Cass. pen. Sez. VI, Sent., (ud. 25-03-2011) 13-04-2011, n. 15106 Misure cautelari

Sentenza scelta dal dott. Domenico Cirasole direttore del sito giuridico http://www.gadit.it/

Svolgimento del processo – Motivi della decisione

Con l’ordinanza indicata in epigrafe il Tribunale di Napoli adito dall’indagato F.N. in sede di riesame ai sensi dell’art. 309 c.p.p., confermava la misura cautelare della custodia in carcere, disposta nei suoi confronti dal G.I.P. del Tribunale di Benevento con ordinanza in data 9/12/10 in ordine al reato di concorso in vari episodi di spaccio di sostanze stupefacenti del tipo eroina ex D.P.R. n. 309 del 1990, art. 73.

Contro tale decisione ricorre l’indagato personalmente, e nell’unico motivo a sostegno della richiesta di annullamento denuncia violazione di legge e difetto di motivazione in riferimento alla valutazione del quadro cautelare, che i giudici del riesame avevano fondato su di un inesistente allarme sociale, ritenendo che tale massima misura cautelare fosse l’unica idonea a salvaguardare le esigenze di tutela della collettività, senza considerare che il ricorrente era già stato attinto da altri due provvedimenti restrittivi, a seguito dei quali aveva subito una lunga detenzione in carcere, poi sostituita con gli arresti domiciliari per fatti analoghi collegati a quelli oggetto dell’impugnata ordinanza, come dimostrava la documentazione allegata agli atti, e senza rendere conto delle ragioni, per cui tale produzione non era idonea quanto meno a determinare la sostituzione o la revoca della massima misura cautelare disposta.

Il ricorso è inammissibile per la non riconducibilità della censura ai motivi consentiti dall’art. 606 c.p.p., comma 1.

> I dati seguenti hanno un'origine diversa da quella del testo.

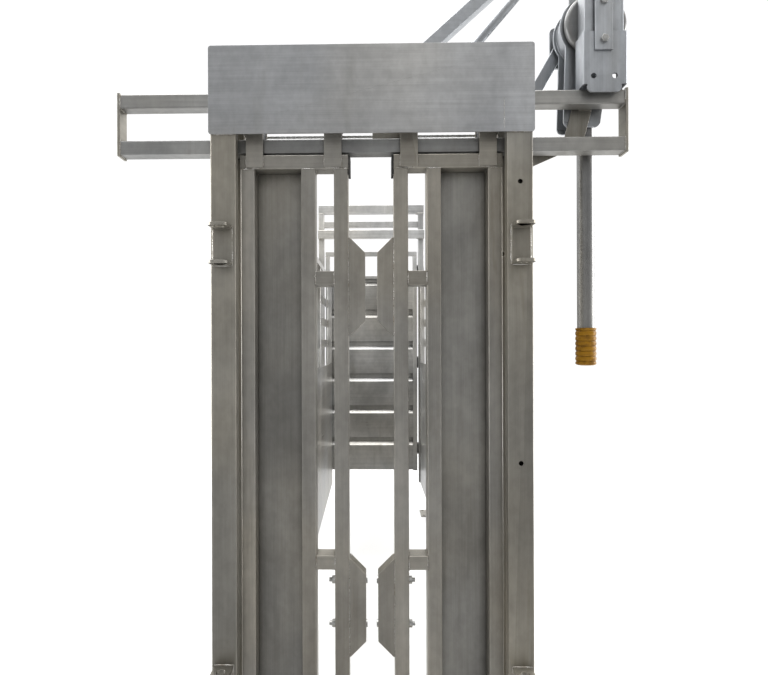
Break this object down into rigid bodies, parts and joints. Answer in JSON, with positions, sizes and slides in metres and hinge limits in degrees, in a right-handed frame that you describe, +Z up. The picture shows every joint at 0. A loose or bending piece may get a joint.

Nella fattispecie in esame il G.I.P. prima e il Tribunale del riesame poi hanno dato conto con puntuale e congruo apparto argomentativo delle ragioni che inducevano a ritenere sussistente l’esigenza special-preventiva, di cui all’art. 274 c.p.p., lett. c), laddove hanno valorizzato il rilevante allarme sociale che i fatti esaminati esprimevano, oltre che la non occasionalità della condotta criminosa, che certamente deponevano per una pessima prognosi di ricaduta nel reato, sicchè la motivazione non appare sindacabile in sede di controllo di legittimità dell’ordinanza impugnata, soprattutto quando il ricorrente si limiti sostanzialmente, come nella specie, a sollecitare un non consentito riesame del merito attraverso la rilettura del materiale investigativo.

Segue alla declaratoria di inammissibilità la condanna del ricorrente al pagamento delle spese processuali e al versamento in favore della cassa delle ammende della somma, ritenuta di giustizia ex art. 616 c.p.p., di Euro 1.000,00.
P.Q.M.

Dichiara inammissibile il ricorso e condanna il ricorrente al pagamento delle spese processuali e della somma di Euro 1.000,00 in favore della Cassa delle ammende.

Manda alla Cancelleria per gli adempimenti di cui all’art. 94 disp. att. c.p.p., comma 1 ter.

Testo non ufficiale. La sola stampa del bollettino ufficiale ha carattere legale.